Reproduce the lines below from the one that contains "The Blender code" through the end, inclusive, and add nothing.

[Rows from a 3D modeling dataset]
* start *
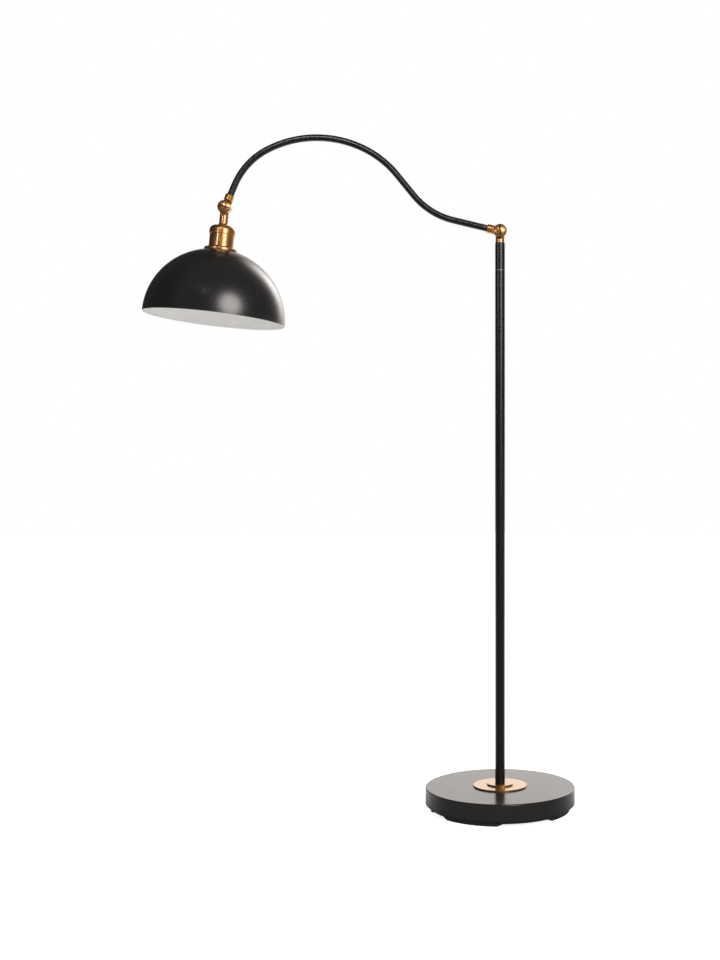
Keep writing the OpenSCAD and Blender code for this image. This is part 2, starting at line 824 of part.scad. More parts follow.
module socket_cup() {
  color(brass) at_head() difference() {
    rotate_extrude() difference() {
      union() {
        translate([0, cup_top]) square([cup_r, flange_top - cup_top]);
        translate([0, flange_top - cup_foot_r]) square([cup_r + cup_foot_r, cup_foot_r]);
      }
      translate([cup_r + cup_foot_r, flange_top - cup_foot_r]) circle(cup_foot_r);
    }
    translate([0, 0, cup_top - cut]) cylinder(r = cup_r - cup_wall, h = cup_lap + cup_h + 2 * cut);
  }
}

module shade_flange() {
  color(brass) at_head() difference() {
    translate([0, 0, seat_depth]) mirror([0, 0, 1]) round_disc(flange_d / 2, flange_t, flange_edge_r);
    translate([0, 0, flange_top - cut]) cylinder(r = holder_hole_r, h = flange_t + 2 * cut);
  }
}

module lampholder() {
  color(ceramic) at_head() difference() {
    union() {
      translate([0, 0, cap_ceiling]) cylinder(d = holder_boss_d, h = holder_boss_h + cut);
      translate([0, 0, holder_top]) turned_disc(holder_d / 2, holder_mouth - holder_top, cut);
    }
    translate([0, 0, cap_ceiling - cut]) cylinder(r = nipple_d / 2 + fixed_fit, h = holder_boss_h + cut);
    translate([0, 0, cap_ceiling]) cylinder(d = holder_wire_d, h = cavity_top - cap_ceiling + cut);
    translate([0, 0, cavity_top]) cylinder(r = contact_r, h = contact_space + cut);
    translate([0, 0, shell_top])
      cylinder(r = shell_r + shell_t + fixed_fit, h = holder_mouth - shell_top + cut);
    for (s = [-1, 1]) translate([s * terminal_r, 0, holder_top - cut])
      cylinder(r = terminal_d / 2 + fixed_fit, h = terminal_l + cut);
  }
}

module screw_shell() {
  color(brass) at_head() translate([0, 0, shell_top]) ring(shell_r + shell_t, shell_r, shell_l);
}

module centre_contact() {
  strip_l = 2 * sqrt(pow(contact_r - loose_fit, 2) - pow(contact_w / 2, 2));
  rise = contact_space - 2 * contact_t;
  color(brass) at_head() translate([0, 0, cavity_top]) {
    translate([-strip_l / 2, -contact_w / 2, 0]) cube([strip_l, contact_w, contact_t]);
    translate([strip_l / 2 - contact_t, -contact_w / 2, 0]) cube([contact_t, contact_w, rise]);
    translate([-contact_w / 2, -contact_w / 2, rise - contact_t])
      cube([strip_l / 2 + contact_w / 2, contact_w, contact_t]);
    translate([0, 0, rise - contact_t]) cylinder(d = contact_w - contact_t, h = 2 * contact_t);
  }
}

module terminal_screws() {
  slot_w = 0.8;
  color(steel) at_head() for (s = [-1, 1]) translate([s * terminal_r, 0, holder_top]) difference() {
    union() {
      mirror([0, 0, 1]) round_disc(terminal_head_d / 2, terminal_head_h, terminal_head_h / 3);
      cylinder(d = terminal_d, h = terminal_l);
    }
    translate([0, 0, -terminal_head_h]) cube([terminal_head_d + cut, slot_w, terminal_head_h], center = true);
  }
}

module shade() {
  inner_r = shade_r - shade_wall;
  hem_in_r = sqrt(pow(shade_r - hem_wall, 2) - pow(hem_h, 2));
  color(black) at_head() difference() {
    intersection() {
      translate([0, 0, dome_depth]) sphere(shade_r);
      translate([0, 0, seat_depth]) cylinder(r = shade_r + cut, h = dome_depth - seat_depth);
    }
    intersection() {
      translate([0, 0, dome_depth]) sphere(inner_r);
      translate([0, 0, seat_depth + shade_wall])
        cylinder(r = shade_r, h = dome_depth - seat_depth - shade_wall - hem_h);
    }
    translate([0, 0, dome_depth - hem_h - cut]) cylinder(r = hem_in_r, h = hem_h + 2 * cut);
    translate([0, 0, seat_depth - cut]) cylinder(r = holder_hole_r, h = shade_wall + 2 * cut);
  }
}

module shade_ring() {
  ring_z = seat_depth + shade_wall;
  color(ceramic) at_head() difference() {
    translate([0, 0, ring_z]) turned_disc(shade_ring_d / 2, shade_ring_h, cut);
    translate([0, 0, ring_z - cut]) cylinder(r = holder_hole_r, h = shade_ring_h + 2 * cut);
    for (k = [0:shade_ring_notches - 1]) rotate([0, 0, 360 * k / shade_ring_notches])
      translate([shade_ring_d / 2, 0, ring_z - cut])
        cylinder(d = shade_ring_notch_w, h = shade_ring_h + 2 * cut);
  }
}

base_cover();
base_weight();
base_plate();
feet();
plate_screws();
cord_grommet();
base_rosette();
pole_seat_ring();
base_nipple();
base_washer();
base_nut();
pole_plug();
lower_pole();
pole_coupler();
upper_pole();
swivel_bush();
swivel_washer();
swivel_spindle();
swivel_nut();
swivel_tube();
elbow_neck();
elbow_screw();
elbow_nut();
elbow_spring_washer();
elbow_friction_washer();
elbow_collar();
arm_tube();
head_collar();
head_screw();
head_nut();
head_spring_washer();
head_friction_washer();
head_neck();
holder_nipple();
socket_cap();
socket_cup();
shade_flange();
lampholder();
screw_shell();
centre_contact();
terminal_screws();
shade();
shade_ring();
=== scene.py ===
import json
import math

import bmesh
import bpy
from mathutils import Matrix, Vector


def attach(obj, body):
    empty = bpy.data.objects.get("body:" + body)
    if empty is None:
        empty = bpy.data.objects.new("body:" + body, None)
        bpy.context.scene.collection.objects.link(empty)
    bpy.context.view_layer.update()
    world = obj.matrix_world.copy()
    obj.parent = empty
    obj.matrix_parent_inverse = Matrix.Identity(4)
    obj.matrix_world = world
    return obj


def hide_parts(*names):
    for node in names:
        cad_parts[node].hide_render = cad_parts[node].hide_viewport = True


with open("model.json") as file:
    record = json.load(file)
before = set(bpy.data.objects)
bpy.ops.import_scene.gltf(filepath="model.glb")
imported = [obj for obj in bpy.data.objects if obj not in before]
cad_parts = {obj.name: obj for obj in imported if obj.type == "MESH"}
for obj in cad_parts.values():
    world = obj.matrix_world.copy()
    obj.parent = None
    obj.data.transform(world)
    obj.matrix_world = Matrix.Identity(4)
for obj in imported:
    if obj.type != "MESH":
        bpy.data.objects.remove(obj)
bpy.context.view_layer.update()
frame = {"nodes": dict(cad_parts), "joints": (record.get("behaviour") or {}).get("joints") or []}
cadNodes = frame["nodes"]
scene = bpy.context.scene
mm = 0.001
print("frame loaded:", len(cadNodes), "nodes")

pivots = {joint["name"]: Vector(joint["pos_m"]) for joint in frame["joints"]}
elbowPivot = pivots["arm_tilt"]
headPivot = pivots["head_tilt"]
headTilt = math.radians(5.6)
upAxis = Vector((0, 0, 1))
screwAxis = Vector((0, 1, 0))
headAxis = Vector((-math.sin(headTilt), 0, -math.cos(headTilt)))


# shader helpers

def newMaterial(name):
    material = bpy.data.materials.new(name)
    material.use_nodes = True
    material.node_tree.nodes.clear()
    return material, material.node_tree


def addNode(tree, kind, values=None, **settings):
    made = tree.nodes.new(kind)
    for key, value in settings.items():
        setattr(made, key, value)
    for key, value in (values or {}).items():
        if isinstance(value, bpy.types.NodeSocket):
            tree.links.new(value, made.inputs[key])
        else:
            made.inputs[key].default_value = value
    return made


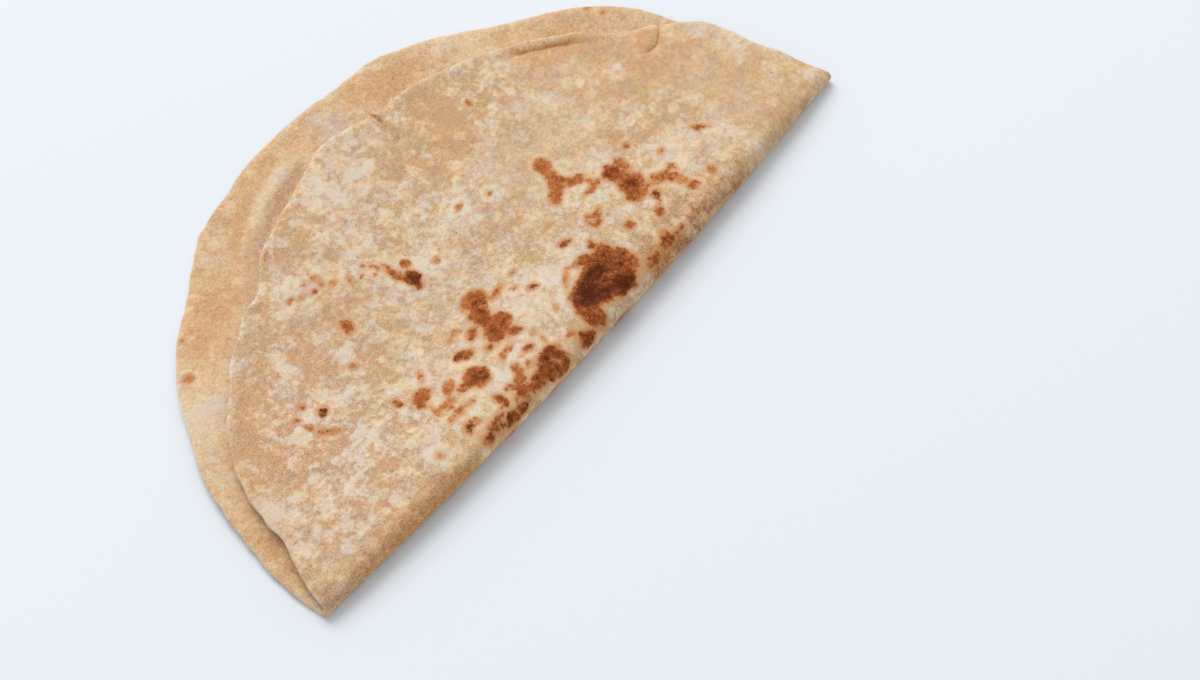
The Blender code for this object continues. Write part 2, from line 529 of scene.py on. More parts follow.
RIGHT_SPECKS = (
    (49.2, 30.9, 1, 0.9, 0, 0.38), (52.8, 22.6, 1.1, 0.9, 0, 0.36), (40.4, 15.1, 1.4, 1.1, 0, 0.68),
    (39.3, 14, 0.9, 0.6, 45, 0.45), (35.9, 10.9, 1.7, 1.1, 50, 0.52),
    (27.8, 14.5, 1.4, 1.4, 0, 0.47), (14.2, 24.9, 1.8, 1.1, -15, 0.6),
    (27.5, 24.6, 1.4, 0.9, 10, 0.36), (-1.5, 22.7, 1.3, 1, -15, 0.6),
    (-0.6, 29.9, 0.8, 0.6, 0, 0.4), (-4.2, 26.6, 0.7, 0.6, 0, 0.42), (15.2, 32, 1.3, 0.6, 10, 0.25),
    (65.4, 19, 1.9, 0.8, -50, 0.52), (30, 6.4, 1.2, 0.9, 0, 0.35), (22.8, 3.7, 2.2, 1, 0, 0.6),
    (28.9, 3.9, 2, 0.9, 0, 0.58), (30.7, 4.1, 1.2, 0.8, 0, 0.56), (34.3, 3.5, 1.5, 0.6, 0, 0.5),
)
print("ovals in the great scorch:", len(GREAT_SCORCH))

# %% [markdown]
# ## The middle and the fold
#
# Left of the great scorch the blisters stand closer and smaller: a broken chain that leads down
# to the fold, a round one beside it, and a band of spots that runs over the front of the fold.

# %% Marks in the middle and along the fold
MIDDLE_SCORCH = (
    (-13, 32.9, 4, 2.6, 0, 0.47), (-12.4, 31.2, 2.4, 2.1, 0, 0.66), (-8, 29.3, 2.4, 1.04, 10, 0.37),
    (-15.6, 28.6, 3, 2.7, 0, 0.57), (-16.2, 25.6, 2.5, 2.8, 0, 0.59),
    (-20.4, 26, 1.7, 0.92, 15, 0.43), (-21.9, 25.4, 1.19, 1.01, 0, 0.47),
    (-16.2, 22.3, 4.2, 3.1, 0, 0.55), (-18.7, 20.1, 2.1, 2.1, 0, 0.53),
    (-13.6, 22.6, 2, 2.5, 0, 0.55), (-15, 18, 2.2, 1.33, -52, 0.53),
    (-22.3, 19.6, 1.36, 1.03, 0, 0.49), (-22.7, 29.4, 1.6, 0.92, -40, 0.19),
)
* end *
▶ _Response to the exercise_:
The Blender code for this object continues. Write part 2, from line 529 of scene.py on. More parts follow.
RIGHT_SPECKS = (
    (49.2, 30.9, 1, 0.9, 0, 0.38), (52.8, 22.6, 1.1, 0.9, 0, 0.36), (40.4, 15.1, 1.4, 1.1, 0, 0.68),
    (39.3, 14, 0.9, 0.6, 45, 0.45), (35.9, 10.9, 1.7, 1.1, 50, 0.52),
    (27.8, 14.5, 1.4, 1.4, 0, 0.47), (14.2, 24.9, 1.8, 1.1, -15, 0.6),
    (27.5, 24.6, 1.4, 0.9, 10, 0.36), (-1.5, 22.7, 1.3, 1, -15, 0.6),
    (-0.6, 29.9, 0.8, 0.6, 0, 0.4), (-4.2, 26.6, 0.7, 0.6, 0, 0.42), (15.2, 32, 1.3, 0.6, 10, 0.25),
    (65.4, 19, 1.9, 0.8, -50, 0.52), (30, 6.4, 1.2, 0.9, 0, 0.35), (22.8, 3.7, 2.2, 1, 0, 0.6),
    (28.9, 3.9, 2, 0.9, 0, 0.58), (30.7, 4.1, 1.2, 0.8, 0, 0.56), (34.3, 3.5, 1.5, 0.6, 0, 0.5),
)
print("ovals in the great scorch:", len(GREAT_SCORCH))

# %% [markdown]
# ## The middle and the fold
#
# Left of the great scorch the blisters stand closer and smaller: a broken chain that leads down
# to the fold, a round one beside it, and a band of spots that runs over the front of the fold.

# %% Marks in the middle and along the fold
MIDDLE_SCORCH = (
    (-13, 32.9, 4, 2.6, 0, 0.47), (-12.4, 31.2, 2.4, 2.1, 0, 0.66), (-8, 29.3, 2.4, 1.04, 10, 0.37),
    (-15.6, 28.6, 3, 2.7, 0, 0.57), (-16.2, 25.6, 2.5, 2.8, 0, 0.59),
    (-20.4, 26, 1.7, 0.92, 15, 0.43), (-21.9, 25.4, 1.19, 1.01, 0, 0.47),
    (-16.2, 22.3, 4.2, 3.1, 0, 0.55), (-18.7, 20.1, 2.1, 2.1, 0, 0.53),
    (-13.6, 22.6, 2, 2.5, 0, 0.55), (-15, 18, 2.2, 1.33, -52, 0.53),
    (-22.3, 19.6, 1.36, 1.03, 0, 0.49), (-22.7, 29.4, 1.6, 0.92, -40, 0.19),
)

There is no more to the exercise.